— START —
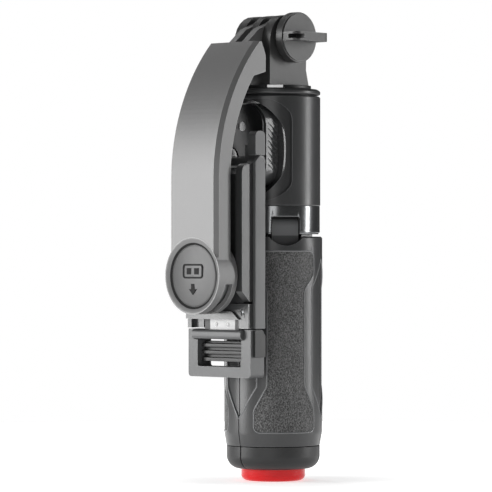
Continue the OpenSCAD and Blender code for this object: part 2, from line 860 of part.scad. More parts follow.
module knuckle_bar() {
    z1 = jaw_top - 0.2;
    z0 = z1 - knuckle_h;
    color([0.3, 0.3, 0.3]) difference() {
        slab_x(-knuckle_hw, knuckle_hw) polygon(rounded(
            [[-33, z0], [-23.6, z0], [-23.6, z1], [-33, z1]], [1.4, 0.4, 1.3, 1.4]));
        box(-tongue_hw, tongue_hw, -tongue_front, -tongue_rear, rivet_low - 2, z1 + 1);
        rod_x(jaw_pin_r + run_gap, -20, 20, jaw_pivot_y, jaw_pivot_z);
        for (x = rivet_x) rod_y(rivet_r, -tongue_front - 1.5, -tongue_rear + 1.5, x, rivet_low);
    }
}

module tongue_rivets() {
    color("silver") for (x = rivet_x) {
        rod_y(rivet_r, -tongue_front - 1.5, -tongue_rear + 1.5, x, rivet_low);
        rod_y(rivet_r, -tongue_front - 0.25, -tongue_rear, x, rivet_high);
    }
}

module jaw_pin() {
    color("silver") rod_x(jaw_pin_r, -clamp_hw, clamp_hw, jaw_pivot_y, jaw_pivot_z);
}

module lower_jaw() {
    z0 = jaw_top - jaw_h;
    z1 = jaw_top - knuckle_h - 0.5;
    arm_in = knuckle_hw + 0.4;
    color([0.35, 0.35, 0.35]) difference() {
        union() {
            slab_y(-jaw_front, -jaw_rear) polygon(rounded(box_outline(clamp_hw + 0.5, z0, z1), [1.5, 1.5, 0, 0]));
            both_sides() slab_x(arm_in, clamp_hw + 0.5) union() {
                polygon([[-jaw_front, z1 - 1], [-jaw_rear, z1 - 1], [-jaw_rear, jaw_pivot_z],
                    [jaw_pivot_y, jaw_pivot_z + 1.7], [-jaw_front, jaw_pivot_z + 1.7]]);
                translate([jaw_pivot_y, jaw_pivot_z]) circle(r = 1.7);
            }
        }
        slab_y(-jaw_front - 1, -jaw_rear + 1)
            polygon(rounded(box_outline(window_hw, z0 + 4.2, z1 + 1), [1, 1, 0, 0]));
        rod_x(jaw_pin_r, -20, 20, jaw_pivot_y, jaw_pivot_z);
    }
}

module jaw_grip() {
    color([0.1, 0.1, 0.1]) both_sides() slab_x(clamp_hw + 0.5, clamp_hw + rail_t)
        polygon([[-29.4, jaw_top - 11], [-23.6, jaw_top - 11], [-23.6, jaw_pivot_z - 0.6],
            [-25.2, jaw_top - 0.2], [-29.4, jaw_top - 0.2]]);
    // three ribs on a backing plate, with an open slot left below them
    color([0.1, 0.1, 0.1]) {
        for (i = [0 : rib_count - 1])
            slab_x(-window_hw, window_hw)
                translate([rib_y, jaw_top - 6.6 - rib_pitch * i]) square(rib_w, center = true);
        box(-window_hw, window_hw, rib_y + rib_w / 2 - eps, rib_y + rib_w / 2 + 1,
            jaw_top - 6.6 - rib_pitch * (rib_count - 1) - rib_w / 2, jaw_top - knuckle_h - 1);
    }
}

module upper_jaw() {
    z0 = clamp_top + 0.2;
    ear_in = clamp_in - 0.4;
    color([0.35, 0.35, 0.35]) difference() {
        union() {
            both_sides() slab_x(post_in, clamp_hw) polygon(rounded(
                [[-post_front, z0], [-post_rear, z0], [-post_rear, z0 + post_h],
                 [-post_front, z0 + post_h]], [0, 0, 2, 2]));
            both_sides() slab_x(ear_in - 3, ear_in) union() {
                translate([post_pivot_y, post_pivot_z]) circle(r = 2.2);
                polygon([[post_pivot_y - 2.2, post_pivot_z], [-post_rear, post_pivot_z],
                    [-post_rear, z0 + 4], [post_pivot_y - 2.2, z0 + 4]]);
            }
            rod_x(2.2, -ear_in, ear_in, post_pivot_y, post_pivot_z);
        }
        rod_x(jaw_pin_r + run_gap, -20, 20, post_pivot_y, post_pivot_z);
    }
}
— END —
EXERCISE TASK = Copy all of the data. Keep every word exactly as it is.

SOLUTION TO THIS TASK =
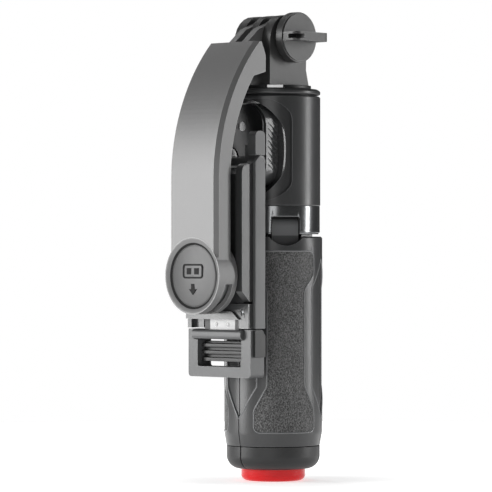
Continue the OpenSCAD and Blender code for this object: part 2, from line 860 of part.scad. More parts follow.
module knuckle_bar() {
    z1 = jaw_top - 0.2;
    z0 = z1 - knuckle_h;
    color([0.3, 0.3, 0.3]) difference() {
        slab_x(-knuckle_hw, knuckle_hw) polygon(rounded(
            [[-33, z0], [-23.6, z0], [-23.6, z1], [-33, z1]], [1.4, 0.4, 1.3, 1.4]));
        box(-tongue_hw, tongue_hw, -tongue_front, -tongue_rear, rivet_low - 2, z1 + 1);
        rod_x(jaw_pin_r + run_gap, -20, 20, jaw_pivot_y, jaw_pivot_z);
        for (x = rivet_x) rod_y(rivet_r, -tongue_front - 1.5, -tongue_rear + 1.5, x, rivet_low);
    }
}

module tongue_rivets() {
    color("silver") for (x = rivet_x) {
        rod_y(rivet_r, -tongue_front - 1.5, -tongue_rear + 1.5, x, rivet_low);
        rod_y(rivet_r, -tongue_front - 0.25, -tongue_rear, x, rivet_high);
    }
}

module jaw_pin() {
    color("silver") rod_x(jaw_pin_r, -clamp_hw, clamp_hw, jaw_pivot_y, jaw_pivot_z);
}

module lower_jaw() {
    z0 = jaw_top - jaw_h;
    z1 = jaw_top - knuckle_h - 0.5;
    arm_in = knuckle_hw + 0.4;
    color([0.35, 0.35, 0.35]) difference() {
        union() {
            slab_y(-jaw_front, -jaw_rear) polygon(rounded(box_outline(clamp_hw + 0.5, z0, z1), [1.5, 1.5, 0, 0]));
            both_sides() slab_x(arm_in, clamp_hw + 0.5) union() {
                polygon([[-jaw_front, z1 - 1], [-jaw_rear, z1 - 1], [-jaw_rear, jaw_pivot_z],
                    [jaw_pivot_y, jaw_pivot_z + 1.7], [-jaw_front, jaw_pivot_z + 1.7]]);
                translate([jaw_pivot_y, jaw_pivot_z]) circle(r = 1.7);
            }
        }
        slab_y(-jaw_front - 1, -jaw_rear + 1)
            polygon(rounded(box_outline(window_hw, z0 + 4.2, z1 + 1), [1, 1, 0, 0]));
        rod_x(jaw_pin_r, -20, 20, jaw_pivot_y, jaw_pivot_z);
    }
}

module jaw_grip() {
    color([0.1, 0.1, 0.1]) both_sides() slab_x(clamp_hw + 0.5, clamp_hw + rail_t)
        polygon([[-29.4, jaw_top - 11], [-23.6, jaw_top - 11], [-23.6, jaw_pivot_z - 0.6],
            [-25.2, jaw_top - 0.2], [-29.4, jaw_top - 0.2]]);
    // three ribs on a backing plate, with an open slot left below them
    color([0.1, 0.1, 0.1]) {
        for (i = [0 : rib_count - 1])
            slab_x(-window_hw, window_hw)
                translate([rib_y, jaw_top - 6.6 - rib_pitch * i]) square(rib_w, center = true);
        box(-window_hw, window_hw, rib_y + rib_w / 2 - eps, rib_y + rib_w / 2 + 1,
            jaw_top - 6.6 - rib_pitch * (rib_count - 1) - rib_w / 2, jaw_top - knuckle_h - 1);
    }
}

module upper_jaw() {
    z0 = clamp_top + 0.2;
    ear_in = clamp_in - 0.4;
    color([0.35, 0.35, 0.35]) difference() {
        union() {
            both_sides() slab_x(post_in, clamp_hw) polygon(rounded(
                [[-post_front, z0], [-post_rear, z0], [-post_rear, z0 + post_h],
                 [-post_front, z0 + post_h]], [0, 0, 2, 2]));
            both_sides() slab_x(ear_in - 3, ear_in) union() {
                translate([post_pivot_y, post_pivot_z]) circle(r = 2.2);
                polygon([[post_pivot_y - 2.2, post_pivot_z], [-post_rear, post_pivot_z],
                    [-post_rear, z0 + 4], [post_pivot_y - 2.2, z0 + 4]]);
            }
            rod_x(2.2, -ear_in, ear_in, post_pivot_y, post_pivot_z);
        }
        rod_x(jaw_pin_r + run_gap, -20, 20, post_pivot_y, post_pivot_z);
    }
}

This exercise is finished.